The socialist does not sloganize workers, nor do we use the union simply as a soapbox from which to harangue the membership. We participate in the union, seek to give good account of our actions, and when issues arise we offer a class conscious interpretation of them. Fortified by the socialist outlook, we do not succumb to opportunism, and never cease to do what we can to make socialists out of trade unionists, instead of allowing he union to water down our socialism. By keeping clear of underhanded deals and political shenanigans, by taking a principled stand on controversial questions, however unpopular such a stand may be at the moment, by fearlessly opposing proposals inimical to the workers interests, and, finally, by judiciously presenting the socialist analysis of day-to-day problems confronting labor – this constitutes socialist activity in the union.

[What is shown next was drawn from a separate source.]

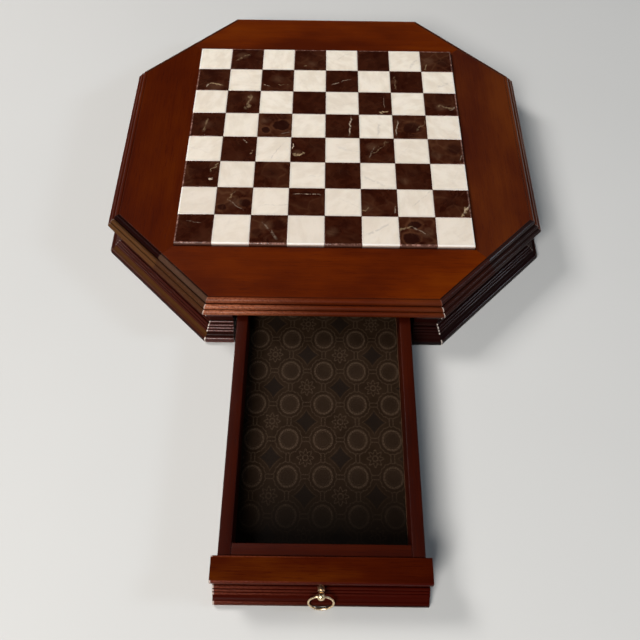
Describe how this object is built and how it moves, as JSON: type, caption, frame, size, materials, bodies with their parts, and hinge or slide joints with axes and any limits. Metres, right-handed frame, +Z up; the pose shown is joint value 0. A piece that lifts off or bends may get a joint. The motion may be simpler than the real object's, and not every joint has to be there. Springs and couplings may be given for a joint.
{
  "type": "chess box with drawer",
  "caption": "Eight-sided wooden box with a raised stone chessboard let into its top and one long drawer with a ring pull.",
  "frame": {"origin": "middle of the flat underside of the eight-sided case", "axes": "+Z up, +Y from the drawer side to the back, +X to the right seen from the drawer side; the drawer stands open towards -Y"},
  "size_m": [0.382, 0.5936, 0.0495],
  "materials": {
    "top_wood": "glossy red-brown stain and lacquer",
    "moulding_wood": "glossy dark red-brown stain and lacquer",
    "drawer_wood": "satin red-brown stain",
    "plywood": "bare plywood",
    "plain_wood": "bare softwood",
    "slate": "sawn",
    "white_onyx": "polished",
    "red_marble": "polished",
    "liner_paper": "printed, matt",
    "brass": "polished",
    "screw_steel": "zinc plated"
  },
  "bodies": {
    "case": {"top_board_front": "top_wood", "top_board_right": "top_wood", "top_board_back": "top_wood", "top_board_left": "top_wood", "bed_panel": "plywood", "slab_plate": "slate", "light_squares": "white_onyx", "dark_squares": "red_marble", "wall_front_left": "moulding_wood", "wall_front_right": "moulding_wood", "wall_right": "moulding_wood", "wall_back": "moulding_wood", "wall_left": "moulding_wood", "corner_wall_front_right": "moulding_wood", "corner_wall_back_right": "moulding_wood", "corner_wall_back_left": "moulding_wood", "corner_wall_front_left": "moulding_wood", "bottom_panel": "plywood", "bottom_screws": "screw_steel", "top_cleats": "plain_wood", "drawer_guide_left": "plain_wood", "drawer_guide_right": "plain_wood", "drawer_stop": "plain_wood"},
    "drawer": {"drawer_front": "moulding_wood", "drawer_inner_front": "drawer_wood", "drawer_back": "drawer_wood", "drawer_side_left": "drawer_wood", "drawer_side_right": "drawer_wood", "drawer_bottom": "plywood", "drawer_liner": "liner_paper", "drawer_front_screws": "screw_steel", "pull_screw": "screw_steel", "pull_post": "brass"},
    "ring": {"pull_ring": "brass"}
  },
  "joints": [
    {"name": "drawer_slide", "type": "slide", "parent": "case", "child": "drawer", "axis": [0, 1, 0], "range_m": [-0.029, 0.209]},
    {"name": "ring_swing", "type": "hinge", "parent": "drawer", "child": "ring", "pos_m": [0, -0.39715, 0.0176], "axis": [-1, 0, 0], "range_deg": [0, 165]}
  ]
}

When workers are lock in combat with their employer, through strike action, socialists as an organized group should assist their fellow workers in whatever way they can, such as writing articles and leaflets from the workers point of view, speaking on pertinent working class issues when invited to do so at union meetings; offering the party headquarters to strike committees, etc.

The suppression of labor unions in any country usually signifies the suppression of all organized working class resistance. This fact should make apparent how deserving unions are of socialist support.

This is the answer to the question what attitude should a socialist take towards unions.

R. Parker

* However, the exploitive nature of capitalism gives rise to the in need for unions wherever workers labor for wages.